■ What is expected ■
Repeat the material exactly as it appears.

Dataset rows
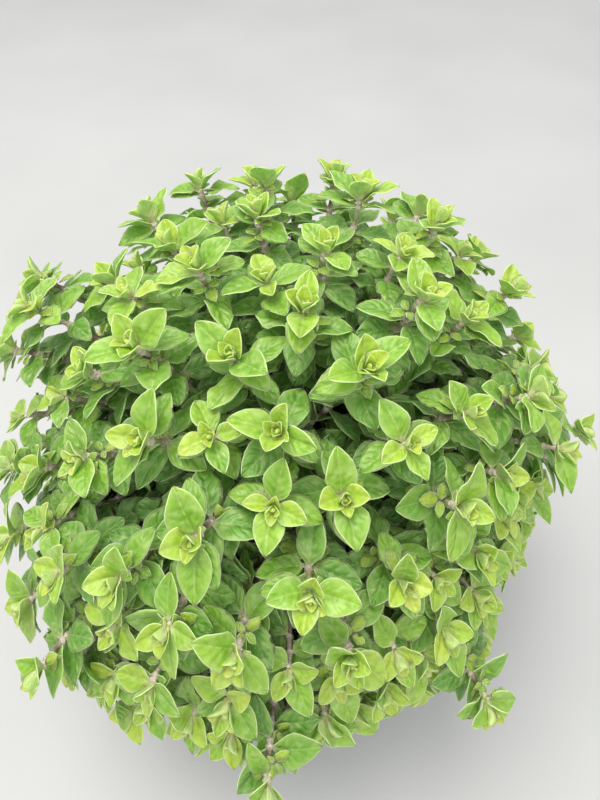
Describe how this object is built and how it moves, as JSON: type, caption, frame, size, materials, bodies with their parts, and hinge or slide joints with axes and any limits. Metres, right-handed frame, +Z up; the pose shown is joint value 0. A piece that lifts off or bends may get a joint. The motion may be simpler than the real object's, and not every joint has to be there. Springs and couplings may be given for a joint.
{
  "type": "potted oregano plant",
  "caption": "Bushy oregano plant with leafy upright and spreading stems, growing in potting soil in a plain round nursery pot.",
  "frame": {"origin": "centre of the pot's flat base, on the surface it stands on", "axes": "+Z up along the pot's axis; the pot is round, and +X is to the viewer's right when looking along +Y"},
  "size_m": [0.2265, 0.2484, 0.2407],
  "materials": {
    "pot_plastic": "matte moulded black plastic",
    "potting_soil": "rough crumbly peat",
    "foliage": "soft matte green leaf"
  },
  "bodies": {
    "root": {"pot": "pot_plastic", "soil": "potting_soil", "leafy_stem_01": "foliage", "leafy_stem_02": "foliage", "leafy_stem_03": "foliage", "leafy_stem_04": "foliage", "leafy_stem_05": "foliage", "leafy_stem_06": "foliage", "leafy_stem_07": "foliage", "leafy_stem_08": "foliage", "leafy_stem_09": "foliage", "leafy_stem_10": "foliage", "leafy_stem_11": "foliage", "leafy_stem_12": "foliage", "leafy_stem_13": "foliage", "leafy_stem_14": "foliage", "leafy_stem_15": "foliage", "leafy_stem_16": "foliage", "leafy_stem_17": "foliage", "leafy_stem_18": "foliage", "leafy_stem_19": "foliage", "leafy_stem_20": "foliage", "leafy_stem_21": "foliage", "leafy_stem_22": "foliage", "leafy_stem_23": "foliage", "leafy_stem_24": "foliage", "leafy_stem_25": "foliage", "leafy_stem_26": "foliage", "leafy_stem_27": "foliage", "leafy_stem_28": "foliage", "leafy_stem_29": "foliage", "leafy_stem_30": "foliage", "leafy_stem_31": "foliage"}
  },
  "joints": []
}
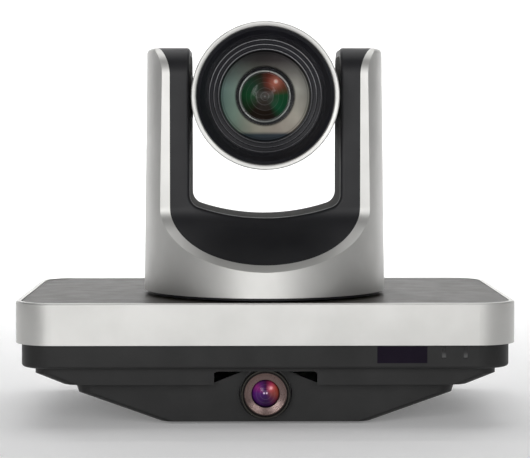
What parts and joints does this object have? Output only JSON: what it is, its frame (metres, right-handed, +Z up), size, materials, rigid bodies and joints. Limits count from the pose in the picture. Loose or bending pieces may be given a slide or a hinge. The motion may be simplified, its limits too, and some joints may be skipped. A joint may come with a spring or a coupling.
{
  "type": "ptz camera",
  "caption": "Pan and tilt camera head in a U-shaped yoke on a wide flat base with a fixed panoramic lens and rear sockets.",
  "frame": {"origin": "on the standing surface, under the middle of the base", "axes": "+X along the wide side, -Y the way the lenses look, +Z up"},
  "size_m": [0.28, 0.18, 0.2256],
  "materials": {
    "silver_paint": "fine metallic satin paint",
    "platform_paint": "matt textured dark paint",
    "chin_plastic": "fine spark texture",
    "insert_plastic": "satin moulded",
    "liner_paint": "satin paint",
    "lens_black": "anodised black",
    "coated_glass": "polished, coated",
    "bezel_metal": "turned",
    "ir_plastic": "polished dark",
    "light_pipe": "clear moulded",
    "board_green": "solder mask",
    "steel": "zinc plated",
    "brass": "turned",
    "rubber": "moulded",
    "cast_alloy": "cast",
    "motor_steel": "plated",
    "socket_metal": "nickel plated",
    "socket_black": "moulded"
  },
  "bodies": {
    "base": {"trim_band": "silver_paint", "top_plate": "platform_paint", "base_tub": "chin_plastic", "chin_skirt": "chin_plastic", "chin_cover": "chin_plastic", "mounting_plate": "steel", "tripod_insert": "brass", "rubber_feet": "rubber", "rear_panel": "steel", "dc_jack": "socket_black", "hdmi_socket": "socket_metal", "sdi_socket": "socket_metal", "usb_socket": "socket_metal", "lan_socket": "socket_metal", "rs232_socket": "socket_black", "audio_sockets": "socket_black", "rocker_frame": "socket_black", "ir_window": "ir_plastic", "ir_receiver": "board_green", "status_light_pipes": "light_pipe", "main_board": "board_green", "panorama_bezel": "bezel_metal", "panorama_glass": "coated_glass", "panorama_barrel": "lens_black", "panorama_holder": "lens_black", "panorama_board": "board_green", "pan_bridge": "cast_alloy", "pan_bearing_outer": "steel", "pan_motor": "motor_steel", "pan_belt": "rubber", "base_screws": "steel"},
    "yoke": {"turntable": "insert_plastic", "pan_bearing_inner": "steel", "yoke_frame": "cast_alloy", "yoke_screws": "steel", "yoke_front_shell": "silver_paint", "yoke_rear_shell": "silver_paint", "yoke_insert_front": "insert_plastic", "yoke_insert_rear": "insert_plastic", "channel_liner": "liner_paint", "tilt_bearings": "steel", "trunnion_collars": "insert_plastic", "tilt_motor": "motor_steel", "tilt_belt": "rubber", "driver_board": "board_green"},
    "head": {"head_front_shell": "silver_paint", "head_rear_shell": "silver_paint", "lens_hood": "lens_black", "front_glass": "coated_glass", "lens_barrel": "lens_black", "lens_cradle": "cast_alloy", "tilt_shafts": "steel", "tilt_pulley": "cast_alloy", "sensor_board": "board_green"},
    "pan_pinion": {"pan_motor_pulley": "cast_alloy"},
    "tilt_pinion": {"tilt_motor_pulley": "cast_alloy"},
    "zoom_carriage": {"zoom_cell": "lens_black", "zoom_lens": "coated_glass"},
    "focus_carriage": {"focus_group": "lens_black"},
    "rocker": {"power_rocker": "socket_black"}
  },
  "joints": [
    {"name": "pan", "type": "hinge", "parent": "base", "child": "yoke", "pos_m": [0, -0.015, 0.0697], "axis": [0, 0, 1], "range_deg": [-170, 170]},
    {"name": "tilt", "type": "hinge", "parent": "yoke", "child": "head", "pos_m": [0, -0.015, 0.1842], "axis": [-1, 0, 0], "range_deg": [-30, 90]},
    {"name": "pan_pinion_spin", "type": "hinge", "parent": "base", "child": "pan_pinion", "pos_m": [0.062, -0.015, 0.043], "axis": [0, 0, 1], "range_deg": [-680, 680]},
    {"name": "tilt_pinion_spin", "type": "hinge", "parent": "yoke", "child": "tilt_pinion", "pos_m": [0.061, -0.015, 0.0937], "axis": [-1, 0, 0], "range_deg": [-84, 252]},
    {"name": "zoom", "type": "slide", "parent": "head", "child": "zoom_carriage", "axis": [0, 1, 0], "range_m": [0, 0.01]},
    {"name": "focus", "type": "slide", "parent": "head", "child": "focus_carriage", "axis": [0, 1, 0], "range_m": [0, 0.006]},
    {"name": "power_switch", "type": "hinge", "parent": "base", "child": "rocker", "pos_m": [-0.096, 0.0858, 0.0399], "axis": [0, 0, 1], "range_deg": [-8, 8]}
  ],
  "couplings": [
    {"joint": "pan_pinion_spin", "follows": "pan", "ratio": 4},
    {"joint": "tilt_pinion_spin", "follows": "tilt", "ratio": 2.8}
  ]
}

■ Task result ■
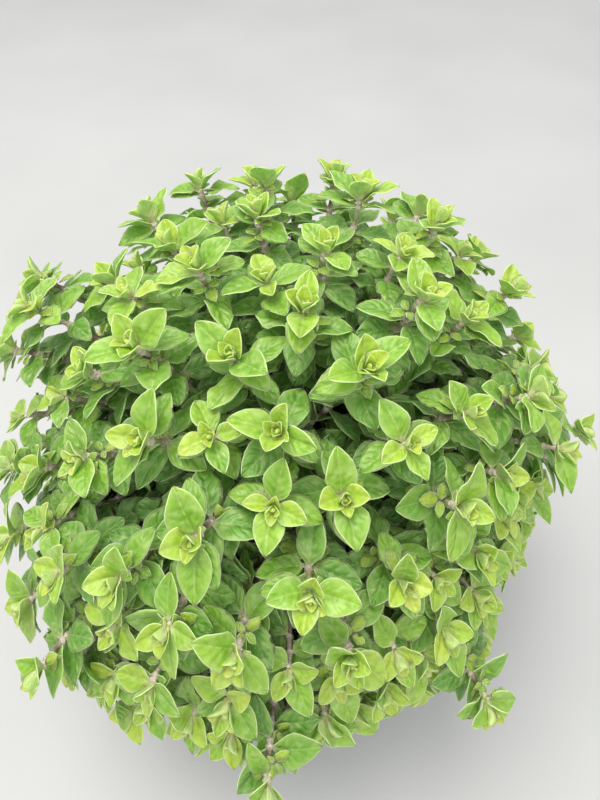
Describe how this object is built and how it moves, as JSON: type, caption, frame, size, materials, bodies with their parts, and hinge or slide joints with axes and any limits. Metres, right-handed frame, +Z up; the pose shown is joint value 0. A piece that lifts off or bends may get a joint. The motion may be simpler than the real object's, and not every joint has to be there. Springs and couplings may be given for a joint.
{
  "type": "potted oregano plant",
  "caption": "Bushy oregano plant with leafy upright and spreading stems, growing in potting soil in a plain round nursery pot.",
  "frame": {"origin": "centre of the pot's flat base, on the surface it stands on", "axes": "+Z up along the pot's axis; the pot is round, and +X is to the viewer's right when looking along +Y"},
  "size_m": [0.2265, 0.2484, 0.2407],
  "materials": {
    "pot_plastic": "matte moulded black plastic",
    "potting_soil": "rough crumbly peat",
    "foliage": "soft matte green leaf"
  },
  "bodies": {
    "root": {"pot": "pot_plastic", "soil": "potting_soil", "leafy_stem_01": "foliage", "leafy_stem_02": "foliage", "leafy_stem_03": "foliage", "leafy_stem_04": "foliage", "leafy_stem_05": "foliage", "leafy_stem_06": "foliage", "leafy_stem_07": "foliage", "leafy_stem_08": "foliage", "leafy_stem_09": "foliage", "leafy_stem_10": "foliage", "leafy_stem_11": "foliage", "leafy_stem_12": "foliage", "leafy_stem_13": "foliage", "leafy_stem_14": "foliage", "leafy_stem_15": "foliage", "leafy_stem_16": "foliage", "leafy_stem_17": "foliage", "leafy_stem_18": "foliage", "leafy_stem_19": "foliage", "leafy_stem_20": "foliage", "leafy_stem_21": "foliage", "leafy_stem_22": "foliage", "leafy_stem_23": "foliage", "leafy_stem_24": "foliage", "leafy_stem_25": "foliage", "leafy_stem_26": "foliage", "leafy_stem_27": "foliage", "leafy_stem_28": "foliage", "leafy_stem_29": "foliage", "leafy_stem_30": "foliage", "leafy_stem_31": "foliage"}
  },
  "joints": []
}
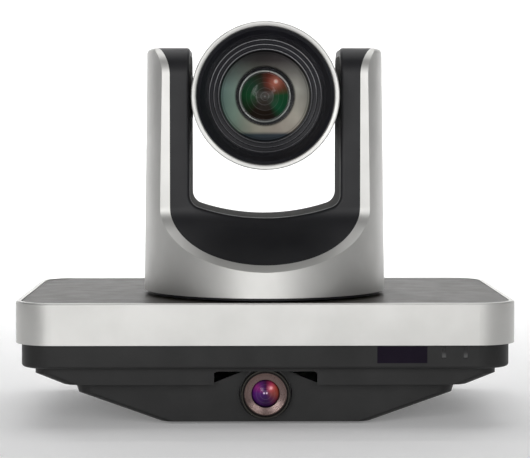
What parts and joints does this object have? Output only JSON: what it is, its frame (metres, right-handed, +Z up), size, materials, rigid bodies and joints. Limits count from the pose in the picture. Loose or bending pieces may be given a slide or a hinge. The motion may be simplified, its limits too, and some joints may be skipped. A joint may come with a spring or a coupling.
{
  "type": "ptz camera",
  "caption": "Pan and tilt camera head in a U-shaped yoke on a wide flat base with a fixed panoramic lens and rear sockets.",
  "frame": {"origin": "on the standing surface, under the middle of the base", "axes": "+X along the wide side, -Y the way the lenses look, +Z up"},
  "size_m": [0.28, 0.18, 0.2256],
  "materials": {
    "silver_paint": "fine metallic satin paint",
    "platform_paint": "matt textured dark paint",
    "chin_plastic": "fine spark texture",
    "insert_plastic": "satin moulded",
    "liner_paint": "satin paint",
    "lens_black": "anodised black",
    "coated_glass": "polished, coated",
    "bezel_metal": "turned",
    "ir_plastic": "polished dark",
    "light_pipe": "clear moulded",
    "board_green": "solder mask",
    "steel": "zinc plated",
    "brass": "turned",
    "rubber": "moulded",
    "cast_alloy": "cast",
    "motor_steel": "plated",
    "socket_metal": "nickel plated",
    "socket_black": "moulded"
  },
  "bodies": {
    "base": {"trim_band": "silver_paint", "top_plate": "platform_paint", "base_tub": "chin_plastic", "chin_skirt": "chin_plastic", "chin_cover": "chin_plastic", "mounting_plate": "steel", "tripod_insert": "brass", "rubber_feet": "rubber", "rear_panel": "steel", "dc_jack": "socket_black", "hdmi_socket": "socket_metal", "sdi_socket": "socket_metal", "usb_socket": "socket_metal", "lan_socket": "socket_metal", "rs232_socket": "socket_black", "audio_sockets": "socket_black", "rocker_frame": "socket_black", "ir_window": "ir_plastic", "ir_receiver": "board_green", "status_light_pipes": "light_pipe", "main_board": "board_green", "panorama_bezel": "bezel_metal", "panorama_glass": "coated_glass", "panorama_barrel": "lens_black", "panorama_holder": "lens_black", "panorama_board": "board_green", "pan_bridge": "cast_alloy", "pan_bearing_outer": "steel", "pan_motor": "motor_steel", "pan_belt": "rubber", "base_screws": "steel"},
    "yoke": {"turntable": "insert_plastic", "pan_bearing_inner": "steel", "yoke_frame": "cast_alloy", "yoke_screws": "steel", "yoke_front_shell": "silver_paint", "yoke_rear_shell": "silver_paint", "yoke_insert_front": "insert_plastic", "yoke_insert_rear": "insert_plastic", "channel_liner": "liner_paint", "tilt_bearings": "steel", "trunnion_collars": "insert_plastic", "tilt_motor": "motor_steel", "tilt_belt": "rubber", "driver_board": "board_green"},
    "head": {"head_front_shell": "silver_paint", "head_rear_shell": "silver_paint", "lens_hood": "lens_black", "front_glass": "coated_glass", "lens_barrel": "lens_black", "lens_cradle": "cast_alloy", "tilt_shafts": "steel", "tilt_pulley": "cast_alloy", "sensor_board": "board_green"},
    "pan_pinion": {"pan_motor_pulley": "cast_alloy"},
    "tilt_pinion": {"tilt_motor_pulley": "cast_alloy"},
    "zoom_carriage": {"zoom_cell": "lens_black", "zoom_lens": "coated_glass"},
    "focus_carriage": {"focus_group": "lens_black"},
    "rocker": {"power_rocker": "socket_black"}
  },
  "joints": [
    {"name": "pan", "type": "hinge", "parent": "base", "child": "yoke", "pos_m": [0, -0.015, 0.0697], "axis": [0, 0, 1], "range_deg": [-170, 170]},
    {"name": "tilt", "type": "hinge", "parent": "yoke", "child": "head", "pos_m": [0, -0.015, 0.1842], "axis": [-1, 0, 0], "range_deg": [-30, 90]},
    {"name": "pan_pinion_spin", "type": "hinge", "parent": "base", "child": "pan_pinion", "pos_m": [0.062, -0.015, 0.043], "axis": [0, 0, 1], "range_deg": [-680, 680]},
    {"name": "tilt_pinion_spin", "type": "hinge", "parent": "yoke", "child": "tilt_pinion", "pos_m": [0.061, -0.015, 0.0937], "axis": [-1, 0, 0], "range_deg": [-84, 252]},
    {"name": "zoom", "type": "slide", "parent": "head", "child": "zoom_carriage", "axis": [0, 1, 0], "range_m": [0, 0.01]},
    {"name": "focus", "type": "slide", "parent": "head", "child": "focus_carriage", "axis": [0, 1, 0], "range_m": [0, 0.006]},
    {"name": "power_switch", "type": "hinge", "parent": "base", "child": "rocker", "pos_m": [-0.096, 0.0858, 0.0399], "axis": [0, 0, 1], "range_deg": [-8, 8]}
  ],
  "couplings": [
    {"joint": "pan_pinion_spin", "follows": "pan", "ratio": 4},
    {"joint": "tilt_pinion_spin", "follows": "tilt", "ratio": 2.8}
  ]
}